Y10<-simulate(my.hybrid,nsim=10)
Y1.fit<-ppm(Y10[1]~1, Mo.hybrid,rbord=0.1)
# fit Y2,Y3,...Y10 in same way

certainly, the algorithms is different, the rmh() can control simulated intensity while the simulate() does not. now the questions are: is it right to use simualtion to get confidence interval of estimate? or the fitted model can provide estimate interval that could be extracted? if simulation is ok, which algorithm is better in my case?

Upvotes: 0

Views: 99

Answers (1)

Adrian Baddeley
Adrian Baddeley

Reputation: 2973

The function confint calculates confidence intervals for the canonical parameters of a statistical model. It is defined in the standard stats package. You can apply it to fitted point process models in spatstat: in your example just type confint(my.hybrid).

You wanted a confidence interval for the non-canonical parameter gamma. The canonical parameter is theta = log(gamma) so if you do exp(confint(my.hybrid) you can read off the confidence interval for gamma.

Confidence intervals and other forms of inference for fitted point process models are discussed in detail in the spatstat book chapters 9, 10 and 13.

The confidence intervals described above are the asymptotic ones (based on the asymptotic variance matrix using the central limit theorem).

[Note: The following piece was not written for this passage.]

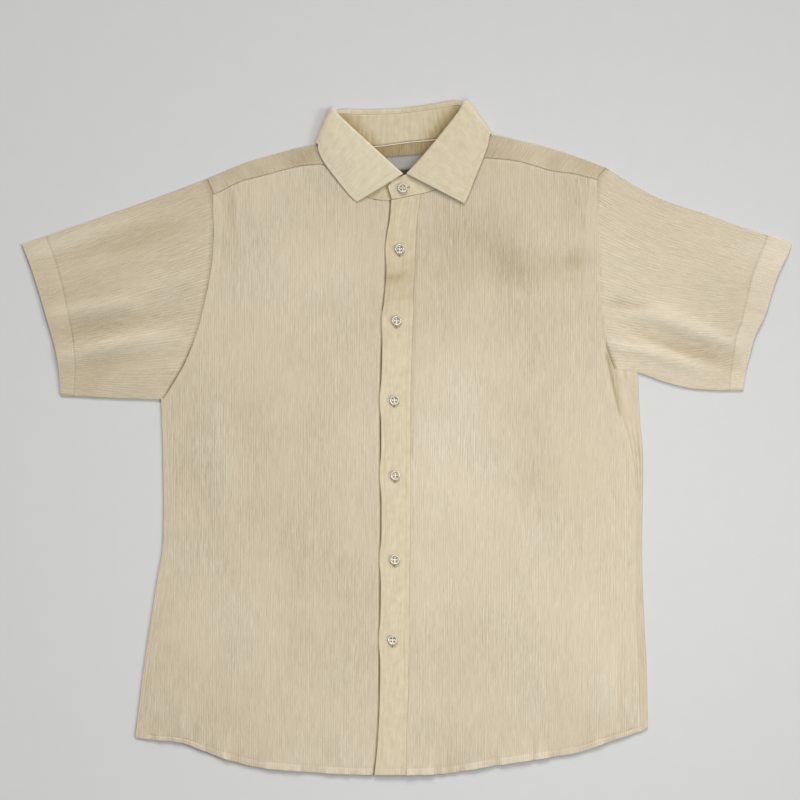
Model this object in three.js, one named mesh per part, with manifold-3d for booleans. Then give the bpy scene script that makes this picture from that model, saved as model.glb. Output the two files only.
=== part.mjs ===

If you really wanted to estimate the variance-covariance matrix by simulation, it would be safer and easier to fit the model using method='ho' (which performs the simulation) and then apply confint as before (which would then use the variance of the simulations rather than the asymptotic variance).

rmh.ppm and simulate.ppm are essentially the same algorithm, apart from some book-keeping. The differences observed in your example occur because you passed different arguments. You could have passed the same arguments to either of these functions.